L’exigence de techniques validées
L’idée est que toute nouvelle technique soit dûment validée selon l’EBM mais aussi que le discours tenu aux patientes soit transparent. C’est par exemple le cas du Hatching ou « éclosion assistée » (qui consiste à fragiliser la zone pellucide) ou des caméras Timelaps placées dans les incubateurs d’embryons. À ce jour, rien ne permet d’affirmer qu’elles augmentent les chances de grossesse.
Même constat pour le dépistage chromosomique, une technique d’analyse des chromosomes embryonnaires (screening préimplantatoire ou PGS) dont la finalité est de sélectionner les embryons ayant le plus haut potentiel d’implantation. Les études ont été conduites chez des femmes jeunes qui disposent de nombreux embryons où il permet d’augmenter chez elles le taux de grossesse. « Or 90 % des tests PGS sont réalisés chez des patientes d’âge reproductif avancé, poursuit Valérie Vernaeve. Dans ces tranches d’âge, non seulement son intérêt n’a pas été démontré mais cela pourrait, selon des études, jouer au détriment de ces femmes qui disposent de peu d’embryons ». Des données à large échelle sont prochainement attendues.
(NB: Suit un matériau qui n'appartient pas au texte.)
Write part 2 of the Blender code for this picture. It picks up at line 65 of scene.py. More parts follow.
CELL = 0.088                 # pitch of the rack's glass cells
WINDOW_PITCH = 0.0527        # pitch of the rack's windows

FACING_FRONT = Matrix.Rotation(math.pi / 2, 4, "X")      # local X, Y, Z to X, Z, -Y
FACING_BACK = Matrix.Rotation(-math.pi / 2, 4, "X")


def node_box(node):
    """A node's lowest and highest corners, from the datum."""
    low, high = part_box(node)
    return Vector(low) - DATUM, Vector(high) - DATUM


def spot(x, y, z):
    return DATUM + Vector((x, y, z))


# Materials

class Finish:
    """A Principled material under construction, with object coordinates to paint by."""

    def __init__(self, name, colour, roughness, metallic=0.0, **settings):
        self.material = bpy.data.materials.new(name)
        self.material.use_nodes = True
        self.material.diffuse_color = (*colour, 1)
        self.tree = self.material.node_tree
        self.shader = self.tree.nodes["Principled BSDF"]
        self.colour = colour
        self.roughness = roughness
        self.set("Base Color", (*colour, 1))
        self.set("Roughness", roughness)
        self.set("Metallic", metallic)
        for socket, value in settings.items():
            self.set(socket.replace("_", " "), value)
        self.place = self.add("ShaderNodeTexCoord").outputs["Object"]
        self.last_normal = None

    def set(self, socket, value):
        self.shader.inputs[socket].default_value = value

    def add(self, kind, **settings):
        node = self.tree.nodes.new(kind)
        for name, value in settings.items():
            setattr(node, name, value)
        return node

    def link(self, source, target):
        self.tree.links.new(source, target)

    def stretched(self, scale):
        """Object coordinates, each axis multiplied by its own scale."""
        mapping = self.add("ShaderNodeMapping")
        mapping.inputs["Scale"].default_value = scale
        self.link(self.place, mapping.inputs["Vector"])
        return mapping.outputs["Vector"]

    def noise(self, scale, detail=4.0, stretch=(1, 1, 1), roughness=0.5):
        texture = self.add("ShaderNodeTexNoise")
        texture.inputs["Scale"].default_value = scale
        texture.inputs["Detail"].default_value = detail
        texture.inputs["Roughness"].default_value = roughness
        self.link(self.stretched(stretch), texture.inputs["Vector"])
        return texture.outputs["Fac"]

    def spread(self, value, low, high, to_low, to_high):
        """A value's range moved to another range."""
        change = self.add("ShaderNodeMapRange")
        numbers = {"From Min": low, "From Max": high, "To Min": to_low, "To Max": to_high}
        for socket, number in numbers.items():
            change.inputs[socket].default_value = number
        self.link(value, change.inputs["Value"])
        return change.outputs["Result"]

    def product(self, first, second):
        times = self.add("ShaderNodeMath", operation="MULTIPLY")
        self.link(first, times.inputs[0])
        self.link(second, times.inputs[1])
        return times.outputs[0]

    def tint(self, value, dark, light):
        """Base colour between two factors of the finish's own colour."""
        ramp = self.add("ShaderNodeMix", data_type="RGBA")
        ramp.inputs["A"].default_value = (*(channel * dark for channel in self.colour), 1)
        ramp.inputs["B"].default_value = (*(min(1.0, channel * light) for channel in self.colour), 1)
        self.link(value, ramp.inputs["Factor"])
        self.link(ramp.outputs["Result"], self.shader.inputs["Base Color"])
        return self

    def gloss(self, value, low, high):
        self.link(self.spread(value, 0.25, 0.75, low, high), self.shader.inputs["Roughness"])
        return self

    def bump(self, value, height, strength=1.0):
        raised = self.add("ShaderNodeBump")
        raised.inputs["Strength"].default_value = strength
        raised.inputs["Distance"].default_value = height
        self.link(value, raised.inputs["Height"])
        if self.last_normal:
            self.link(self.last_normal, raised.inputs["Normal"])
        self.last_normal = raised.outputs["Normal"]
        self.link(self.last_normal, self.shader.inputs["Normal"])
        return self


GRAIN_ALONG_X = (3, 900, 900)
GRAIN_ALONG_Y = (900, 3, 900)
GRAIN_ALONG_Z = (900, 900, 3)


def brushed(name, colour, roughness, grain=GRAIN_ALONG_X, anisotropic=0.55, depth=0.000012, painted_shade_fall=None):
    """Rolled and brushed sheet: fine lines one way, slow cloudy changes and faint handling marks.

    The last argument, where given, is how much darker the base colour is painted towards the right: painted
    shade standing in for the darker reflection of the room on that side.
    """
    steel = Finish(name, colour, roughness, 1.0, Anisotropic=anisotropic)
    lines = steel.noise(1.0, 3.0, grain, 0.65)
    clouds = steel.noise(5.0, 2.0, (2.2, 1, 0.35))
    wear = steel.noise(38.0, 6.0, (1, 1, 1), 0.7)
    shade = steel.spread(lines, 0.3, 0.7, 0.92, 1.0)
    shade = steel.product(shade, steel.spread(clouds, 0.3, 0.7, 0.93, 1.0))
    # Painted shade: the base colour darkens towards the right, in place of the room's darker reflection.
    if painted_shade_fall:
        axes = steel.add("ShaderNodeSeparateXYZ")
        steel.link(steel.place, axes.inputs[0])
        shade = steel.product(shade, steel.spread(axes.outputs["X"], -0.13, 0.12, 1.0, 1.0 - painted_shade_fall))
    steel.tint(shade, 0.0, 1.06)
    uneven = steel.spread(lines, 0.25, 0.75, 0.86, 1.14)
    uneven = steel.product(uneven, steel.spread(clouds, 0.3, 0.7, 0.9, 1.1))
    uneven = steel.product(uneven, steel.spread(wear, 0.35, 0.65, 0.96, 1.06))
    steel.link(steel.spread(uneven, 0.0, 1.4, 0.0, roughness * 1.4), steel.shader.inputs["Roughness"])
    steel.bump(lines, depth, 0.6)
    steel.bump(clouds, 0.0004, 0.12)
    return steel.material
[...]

La création d’un label reconnu
Deux études récentes montrent que lorsque l’on choisit des embryons euploïdes, le taux d’implantation est identique quel que soit l’âge. Ainsi « 80 % des fausses couches sont liées à des anomalies chromosomiques, chiffre le Pr René Frydman (hôpital Foch, Suresnes). Cela ne résout pas tout, mais mieux cibler ces embryons euploïdes pourrait être une solution avec un taux d’implantation tout à fait acceptable chez les femmes "âgées". Aujourd’hui, 70 % des embryons ne vont pas s’implanter. On sait les reconnaître, en partie, du fait de la recherche d’anomalies chromosomiques par un examen génétique. Cet examen est interdit en France, alors qu’il pourrait aider bien des femmes. Il ne faut pas forcément le proposer à toutes, mais par exemple chez des couples où il y a eu des fausses couches à répétition. » Avec le diagnostic et le dépistage préimplantatoire, un autre enjeu majeur est « celui des tests génétiques avant l’appariement des gamètes, ajoute René Frydman, qu’il faudra accompagner, non pas uniquement pour la PMA mais aussi dans le cadre d’une recherche plus générale sur l’ADN circulant ». Dans la dynamique du congrès EBART, la création d’un label reconnu par les sociétés savantes au niveau européen et les acteurs du domaine sera concrétisée dans les prochains mois, permettant d’évaluer le degré de preuve de chaque technique de FIV.